Sorry for the noob question...here's my code:
from __future__ import division
import sklearn
import numpy as np
from scipy import stats
from sklearn.linear_model import LinearRegression
import matplotlib.pyplot as plt
X =np.array([6,8,10,14,18])
Y = np.array([7,9,13,17.5,18])
X = np.reshape(X,(1,5))
Y = np.reshape(Y,(1,5))
print X
print Y
plt.figure()
plt.title('Pizza Price as a function of Pizza Diameter')
plt.xlabel('Pizza Diameter (Inches)')
plt.ylabel('Pizza Price (Dollars)')
axis = plt.axis([0, 25, 0 ,25])
m, b = np.polyfit(X,Y,1)
plt.grid(True)
plt.plot(X,Y, 'k.')
plt.plot(X, m*X + b, '-')
#plt.show()
#training data
#x= [[6],[8],[10],[14],[18]]
#y= [[7],[9],[13],[17.5],[18]]
# create and fit linear regression model
model = LinearRegression()
model.fit(X,Y)
print 'A 12" pizza should cost $% .2f' % model.predict(19)
#work out cost function, which is residual sum of squares
print 'Residual sum of squares: %.2f' % np.mean((model.predict(x)- y) ** 2)
#work out variance (AKA Mean squared error)
xMean = np.mean(x)
print 'Variance is: %.2f' %np.var([x], ddof=1)
#work out covariance (this is whether the x axis data and y axis data correlate with eachother)
#When a and b are 1-dimensional sequences, numpy.cov(x,y)[0][1] calculates covariance
print 'Covariance is: %.2f' %np.cov(X, Y, ddof = 1)[0][1]
#test the model on new test data, printing the r squared coefficient
X_test = [[8], [9], [11], [16], [12]]
y_test = [[11], [8.5], [15], [18], [11]]
print 'R squared for model on test data is: %.2f' %model.score(X_test,y_test)

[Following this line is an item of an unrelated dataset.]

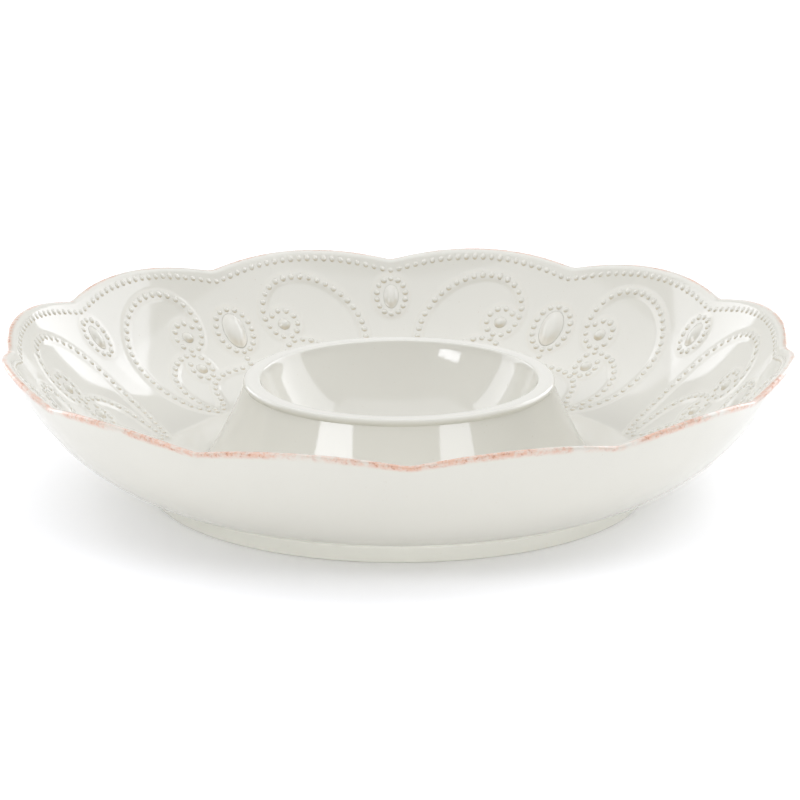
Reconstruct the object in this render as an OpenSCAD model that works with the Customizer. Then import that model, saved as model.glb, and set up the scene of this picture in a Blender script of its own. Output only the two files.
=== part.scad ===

Basically, some of these functions work for the variables I have called X and Y and some don't.
For example, as the code is, it throws up this error:
TypeError: expected 1D vector for x
for the line
m, b = np.polyfit(X,Y,1)
However, when I comment out the two lines reshaping the variables like this:
#X = np.reshape(X,(1,5))
#Y = np.reshape(Y,(1,5))
I get the error:
ValueError: Found input variables with inconsistent numbers of samples: [1, 5]
on the line
model.fit(X,Y)
So, how do I get the array to work for all the functions in my script, without having different arrays of the same data with slightly different structures?
Thanks for your help!